For the best part of a decade, the lives of Sabrine el Hossamy and of the darbuka have been intertwined.

The touch of love
In the winter of 1999 Sabrine went with some musician friends to Sinai. It was there on the beach, in the cold, around the fire that Sabrine saw up close for the first time the darbuka. “The feeling I got that day was very intense – this attraction. So a week later when I got back to Cairo straightaway I bought two darbuka. This is how it started.”

Magical fingers
Sabrine searched long and hard for someone to help her learn how to play. “Then finally I met, in my eyes, probably the best percussionist ever: Misirli Ahmet. A virtuoso, he invented the technique of playing the darbuka with your fingers, not your hand. Anybody can play with their hands, but the technique I learned and am playing now – the finger technique – takes the music to a much higher level, with an infinite number of options of which fingers to use in which space of the drum to create which kind of sound.”

It’s a feeling
Sabrine describes her album, Dum tak, as “A compilation of darbuka manifestations in different forms. The common link is the darbuka, and a feeling.” While working on her album, Sabrine’s reputation grew along with her live performances. From touring Turkey with Anadole Atache and Moustafa Erdwan to jamming with DJs in Batofar, Paris – Sabrine is the one people turn to for her own unique take on the darbuka.

Finding melody in and around the rhythm
As Sabrine’s relationship with the darbuka has deepened so her playing has moved a long way beyond mere beats into music. “I am drawn to the melody that comes from the beats – the variations and details, the voice that sings from within when my darbuka is neither too tight nor too loose and my fingers dancing. The melody in and around the rhythm.”

Follow your heart
Sabrine’s name in Arabic means patience. To which you could happily add determination and courage. Ten years ago, Sabrine took the brave step to give up a guaranteed life in favor of the pursuit of an intense feeling. She followed that feeling from Sinai to Barcelona to Istanbul for a number of years before diverting much of her time to building a highly successful career in commerce. But the darbuka stayed with her and in 2009 she once again gave up the job, money and future that was there for her in favor of devoting herself fully to her music.

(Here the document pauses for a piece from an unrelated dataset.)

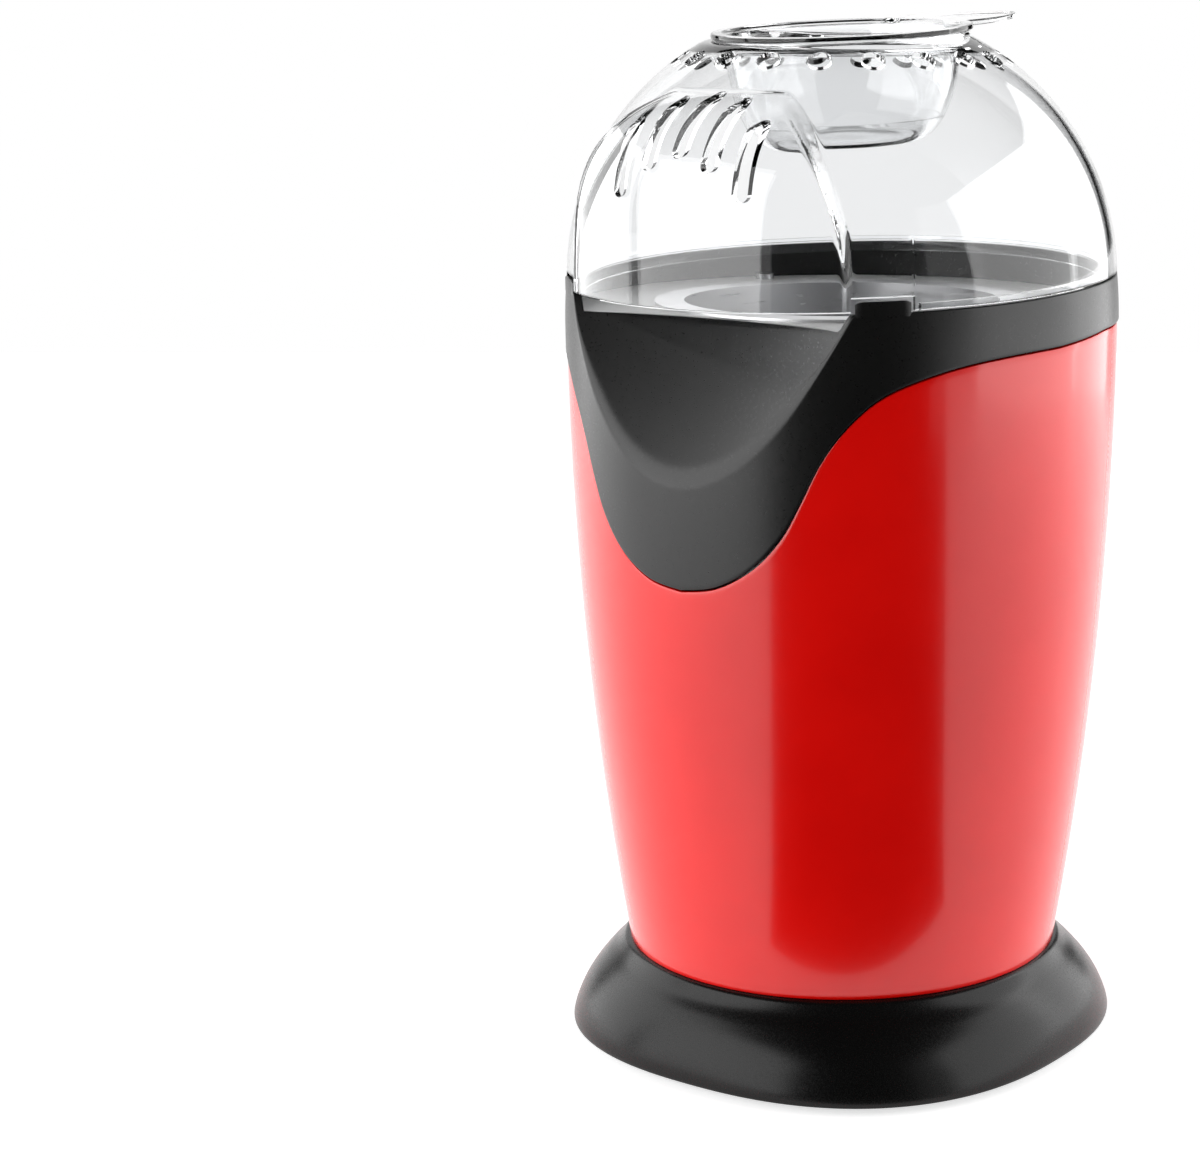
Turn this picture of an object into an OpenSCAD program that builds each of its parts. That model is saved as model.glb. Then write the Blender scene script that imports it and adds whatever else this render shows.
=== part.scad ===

A decade on from that fateful day in Sinai, Sabrine’s life is a world away from the one that had been laid out for her, and a whole lot better for it. “I see all these people with incredible talent thinking it’s too late. It’s not true!”

Today, Sabrine’s heart and the heart of her darbuka beat as one: dum tak taka taka dum tak…

Tomorrow, who knows where the two of them will go, but one thing’s for certain – they will follow their heart and touch the lives of everyone who hears them along the way.